Cooperazione & Relazioni internazionali

«Ad Erbil l’unica arma contro le bombe è la speranza»

Scrive Giacomo Fiordi, responsabile progetti in Iraq per Fondazione AVSI, che si trovava a poche vie di distanza dal consolato Usa attaccato con una bomba. «Abbiamo visto una grande fumata nera in cielo. Ma non abbiamo certezze su cosa sia successo»

di Giacomo Fiordi

Il nostro autista ha ricevuto la notizia della bomba mentre tornavamo verso il nostro hotel, che si trova a circa 1 km dal luogo dell’attentato, perché stavamo rientrando da una visita fatta alle suore domenicane in un quartiere alla periferia di Erbil dove Fondazione AVSI finanzierà un asilo per circa 120 bambini.

Saputa la notizia il nostro amico alla guida ha sgattaiolato per alcune viuzze per tornare al nostro hotel dalla parte opposta rispetto alla zona calda, ovvero la zona all’ingresso del quartiere cristiano di Ankawa dove si trova il consolato americano.

Abbiamo visto una grande fumata nera in cielo e una volta scesi dall’auto per rientrare in hotel abbiamo sentito qualche leggero scoppiettio simile al rumore di colpi di arma da fuoco.

Rientrato in camera mi sono semplicemente messo a cercare informazioni contattando un funzionario dell’Agenzia delle Nazioni Unite per le Emergenze Umanitarie e il responsabile della Cooperazione Italiana i quali non avevano notizie più precise delle mie e mi hanno consigliato di non uscire per strada.

La vita nel quartiere è andata avanti tranquillamente, macchine e persone per strada quasi come se nulla fosse e questo a prova del fatto che le persone qui sono abituate a questo clima di violenza.

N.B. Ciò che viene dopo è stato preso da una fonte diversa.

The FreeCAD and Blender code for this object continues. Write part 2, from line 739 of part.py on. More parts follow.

Ho ricevuto nella due ore successive alcune notizie dal nostro autista, il quale mi ha comunicato che ci sono 3 morti e 5 feriti e che pare sia stato un kamikaze che si è fatto saltare dentro una pasticceria e caffetteria turca a pochi metri dal consolato, ma le notizie che arrivano sono contrastanti e prima di qualche ora non credo sarà possibile avere conferme se ciò che è successo è realmente questo.

Io l’ho contattato semplicemente per sapere se sua moglie e la sua bambina stessero bene e insieme a loro anche i suoi amici e per fortuna non si trovavano nella zona dello scoppio.

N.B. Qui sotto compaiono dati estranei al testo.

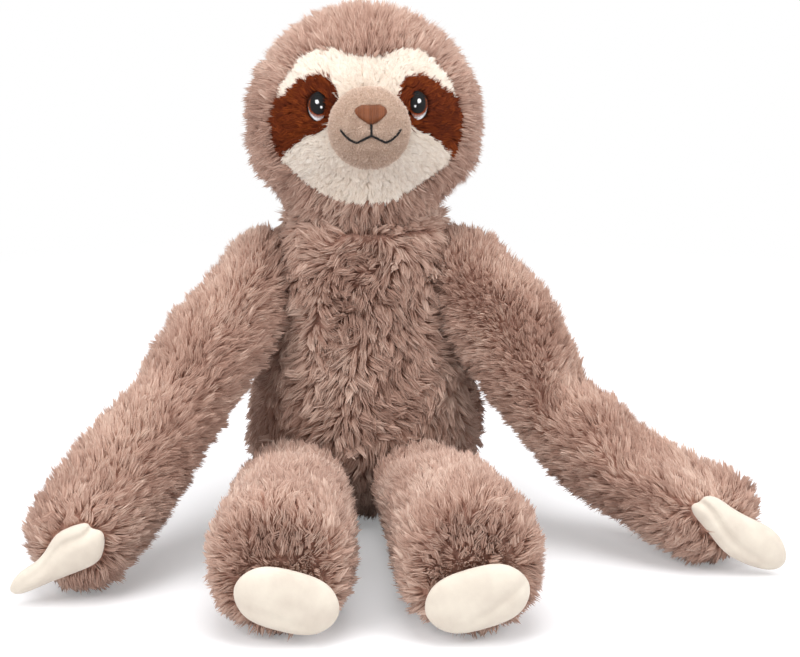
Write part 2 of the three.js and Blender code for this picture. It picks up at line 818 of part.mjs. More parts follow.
function addMuzzle(head) {
  const reach = headHalfWidth + headRise + headHalfHeight;
  const back = -(headHalfDepth - pileThickness);
  const ahead = block(
    new THREE.Vector3(-reach, -reach, -reach),
    new THREE.Vector3(reach, back, reach),
  );
  const cover = muzzleShape(0).subtract(muzzleShape(-napThickness)).intersect(ahead);
  const frontHalf = block(
    new THREE.Vector3(-reach, -reach, -reach),
    new THREE.Vector3(reach, -muzzleForward, reach),
  );
  const raised = (thickness, loop) => muzzleShape(thickness + seamGap)
    .subtract(muzzleShape(seamGap))
    .intersect(frontHalf)
    .intersect(prism(loop, new THREE.Vector3()));
  addLocal(head, 'muzzle_cover', cover, shortNap);
  addLocal(head, 'muzzle_stuffing', muzzleShape(-napThickness - seamGap).intersect(ahead), stuffingFibre);
  addLocal(head, 'nose', raised(noseThickness, noseLoop()), noseThread);
  addLocal(head, 'mouth_stitching', raised(mouthThickness, mouthLoop()), darkThread);
}

function buildHead(torso) {
  const neckPivot = new THREE.Vector3(0, 0, neckHeight + neckPivotRise);
  const seam = bodyGroup(torso, neckPivot);
  const sphere = neckBallRadius + socketGap / 2;
  const ring = threadRing(neckPivot, sphere, sphere * Math.SQRT1_2, up.clone().negate());
  addPart(seam, 'neck_seam_thread', ring, seamThread);
  const head = bodyGroup(seam, neckPivot);
  head.rotation.z = radians(headTurnDegrees);
  addHeadPanels(head);
  addLocal(head, 'head_stuffing', headAndNeck(-pileThickness - seamGap), stuffingFibre);
  addMuzzle(head);
  addEye(head, rightSide);
  addEye(head, leftSide);
}

function buildArm(torso, side, places) {
  const { name, sign } = side;
  const reach = bellyHalfWidth + neckHeight;
  const inner = -pileThickness;
  const filled = -pileThickness - seamGap;

  const seam = bodyGroup(torso, places.shoulder);
  const inward = new THREE.Vector3(-sign, 0, 0);
  const ring = threadRing(places.shoulder, shoulderBall + socketGap / 2, shoulderSeamRadius, inward);
  addPart(seam, `shoulder_seam_thread_${name}`, ring, seamThread);

  const upper = bodyGroup(seam, places.shoulder);
  const foreShape = forearmShape(places);
  const elbowRoom = roundRoom(elbowBall + elbowGap, places.elbow)
    .add(roomOf(foreShape, elbowGap, [[elbowAxis(places), -elbowUnbendDegrees]]))
    .add(roomOf(foreShape, elbowGap, [[elbowAxis(places), elbowBendDegrees]]));
  const upperShape = upperArmShape(places);
  const openShape = { ...upperShape, length: upperArmLength };
  const sleeve = limb(upperShape).subtract(limb(openShape, inner)).subtract(elbowRoom);
  const upperFill = limb(openShape, filled).intersect(limb(upperShape)).subtract(elbowRoom);
  addPart(upper, `upper_arm_cover_${name}`, sleeve, longPile);
  addPart(upper, `upper_arm_stuffing_${name}`, upperFill, stuffingFibre);

  const fore = bodyGroup(upper, places.elbow);
  const frame = handClawFrame(side, places);
  const clawRoom = [0, 1 / 4, 1 / 2, 1].map((share) => {
    const flap = new THREE.Matrix4().makeRotationY(-radians(clawFlapDegrees) * share);
    const spare = share > 0 ? clawFabric : seamGap;
    return solidOf(clawShape(spare).applyMatrix4(flap).applyMatrix4(frame));
  }).reduce((all, one) => all.add(one));
  const opening = new THREE.LatheGeometry([
    new THREE.Vector2(0, -elbowBall - cutOverrun),
    new THREE.Vector2(elbowOpeningRadius, -elbowBall - cutOverrun),
    new THREE.Vector2(elbowOpeningRadius, 0),
    new THREE.Vector2(0, 0),
  ], clawSides);
  opening.applyQuaternion(new THREE.Quaternion().setFromUnitVectors(latheAxis, places.fore));
  opening.translate(places.elbow.x, places.elbow.y, places.elbow.z);
  const foreCover = limb(foreShape)
    .subtract(limb(foreShape, inner))
    .subtract(solidOf(opening))
    .subtract(clawRoom)
    .subtract(underFloor(reach));
  addPart(fore, `forearm_cover_${name}`, foreCover, longPile);
  addPart(fore, `forearm_stuffing_${name}`, limb(foreShape, filled).subtract(clawRoom), stuffingFibre);

  const claw = bodyGroup(fore, new THREE.Vector3().setFromMatrixPosition(frame));
  const clawInside = solidOf(clawShape(-clawFabric).applyMatrix4(frame));
  const clawFill = solidOf(clawShape(-clawFabric - seamGap).applyMatrix4(frame));
  const mouthSize = clawHalfThickness / 2;
  const turnIn = new THREE.BoxGeometry(clawHalfWidth, clawHalfWidth, mouthSize);
  const turnInHole = solidOf(turnIn.applyMatrix4(frame));
  const clawCover = solidOf(clawShape(0).applyMatrix4(frame)).subtract(clawInside).subtract(turnInHole);
  addPart(claw, `hand_claw_cover_${name}`, clawCover, clawCloth);
  addPart(claw, `hand_claw_padding_${name}`, clawFill, stuffingFibre);
}

function buildLeg(torso, side, places) {
  const { name, sign } = side;
  const reach = bellyHalfWidth + neckHeight;
  const seam = bodyGroup(torso, places.hip);
  const inward = new THREE.Vector3(0, 1, 0);
  const ring = threadRing(places.hip, hipBall + socketGap / 2, hipSeamRadius, inward);
  addPart(seam, `hip_seam_thread_${name}`, ring, seamThread);

  const leg = bodyGroup(seam, places.hip);
  const shape = legShape(places);
  const frame = footClawFrame(side, places);
  const clawRoom = solidOf(footClawShape(seamGap).applyMatrix4(frame));
  const cover = limb(shape)
    .subtract(limb(shape, -pileThickness))
    .subtract(clawRoom)
    .subtract(underFloor(reach));
  addPart(leg, `leg_cover_${name}`, cover, longPile);
  const filling = limb(shape, -pileThickness - seamGap).subtract(clawRoom);
  addPart(leg, `leg_stuffing_${name}`, filling, stuffingFibre);

  const claw = bodyGroup(leg, new THREE.Vector3().setFromMatrixPosition(frame));
  const inside = solidOf(footClawShape(-clawFabric).applyMatrix4(frame));
  const fill = solidOf(footClawShape(-clawFabric - seamGap).applyMatrix4(frame));
  const turnIn = new THREE.BoxGeometry(footClawHalfWidth, footClawHalfHeight, footClawHalfThickness);
  turnIn.translate(0, -footClawHalfHeight, -footClawHalfThickness);
  const clawCover = solidOf(footClawShape(0).applyMatrix4(frame))
    .subtract(inside)
    .subtract(solidOf(turnIn.applyMatrix4(frame)));
  addPart(claw, `foot_claw_cover_${name}`, clawCover, clawCloth);
  addPart(claw, `foot_claw_padding_${name}`, fill, stuffingFibre);
}

const arms = { right: armPlaces(rightSide), left: armPlaces(leftSide) };
const legs = { right: legPlaces(rightSide), left: legPlaces(leftSide) };
const torso = buildTorso(arms, legs);
buildHead(torso);
for (const side of [rightSide, leftSide]) {
  buildArm(torso, side, arms[side.name]);
  buildLeg(torso, side, legs[side.name]);
}

export default root;
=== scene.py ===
# %% [markdown]
# # A seated plush sloth
#
# The toy is a stuffed body, head, two long arms and two legs in long taupe pile fabric,
# with a cream face in shorter pile, brown eye patches, a short-napped muzzle, embroidered
# eyes, nose and mouth, and four cream claws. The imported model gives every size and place.
# This script makes the looks round it: smooth backing fabric, the pile itself, the
# embroidery and the sewn claws.

# %% Load the frame
import json
import math

import bpy
import numpy as np
from mathutils import Matrix, Vector
from mathutils.bvhtree import BVHTree
from mathutils.kdtree import KDTree

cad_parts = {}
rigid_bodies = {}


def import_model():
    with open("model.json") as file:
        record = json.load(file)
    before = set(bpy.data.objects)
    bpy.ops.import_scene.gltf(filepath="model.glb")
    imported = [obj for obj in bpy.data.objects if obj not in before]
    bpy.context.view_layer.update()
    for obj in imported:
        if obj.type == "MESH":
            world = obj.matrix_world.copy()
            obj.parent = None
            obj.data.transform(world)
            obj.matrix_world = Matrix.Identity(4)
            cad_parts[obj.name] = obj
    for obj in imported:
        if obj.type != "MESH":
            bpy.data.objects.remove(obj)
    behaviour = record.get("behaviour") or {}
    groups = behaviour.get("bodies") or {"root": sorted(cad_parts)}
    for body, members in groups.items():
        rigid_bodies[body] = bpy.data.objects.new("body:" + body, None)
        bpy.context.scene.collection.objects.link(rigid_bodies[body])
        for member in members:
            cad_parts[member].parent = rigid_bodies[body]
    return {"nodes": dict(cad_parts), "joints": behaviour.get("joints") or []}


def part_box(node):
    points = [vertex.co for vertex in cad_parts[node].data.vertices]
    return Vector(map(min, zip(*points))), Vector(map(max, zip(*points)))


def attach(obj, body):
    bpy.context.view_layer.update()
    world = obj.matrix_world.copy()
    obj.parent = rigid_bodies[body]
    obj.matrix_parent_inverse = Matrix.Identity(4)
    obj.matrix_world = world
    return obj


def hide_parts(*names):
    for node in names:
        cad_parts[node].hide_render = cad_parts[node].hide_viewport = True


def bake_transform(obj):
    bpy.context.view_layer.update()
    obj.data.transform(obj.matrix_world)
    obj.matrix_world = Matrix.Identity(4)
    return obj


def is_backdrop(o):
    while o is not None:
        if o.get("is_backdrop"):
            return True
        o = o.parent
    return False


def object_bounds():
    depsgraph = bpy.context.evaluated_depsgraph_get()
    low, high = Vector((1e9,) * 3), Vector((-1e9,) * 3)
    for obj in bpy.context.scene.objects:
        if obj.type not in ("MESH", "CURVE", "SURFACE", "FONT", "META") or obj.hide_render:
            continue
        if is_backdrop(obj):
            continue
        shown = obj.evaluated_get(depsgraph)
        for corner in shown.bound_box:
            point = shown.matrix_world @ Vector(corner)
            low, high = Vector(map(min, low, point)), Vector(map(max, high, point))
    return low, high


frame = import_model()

bpy.ops.object.select_all(action="DESELECT")
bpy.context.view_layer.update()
MM = 0.001
NODES = frame["nodes"]
PIVOTS = {joint["name"]: Vector(joint["pos_m"]) for joint in frame["joints"]}
SIDES = ("right", "left")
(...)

Ho ricevuto anche la telefonata della nostra amica suora che voleva accertarsi che stessimo bene.

Le persone in questo quartiere vivono in pace e tranquillità e posso dire che sono stupito dalla speranza di bene che vedo nei loro occhi nonostante ciò che hanno vissuto scappando dai terroristi e le interminabili storie di dolore e violenza che negli anni passati hanno dovuto affrontare.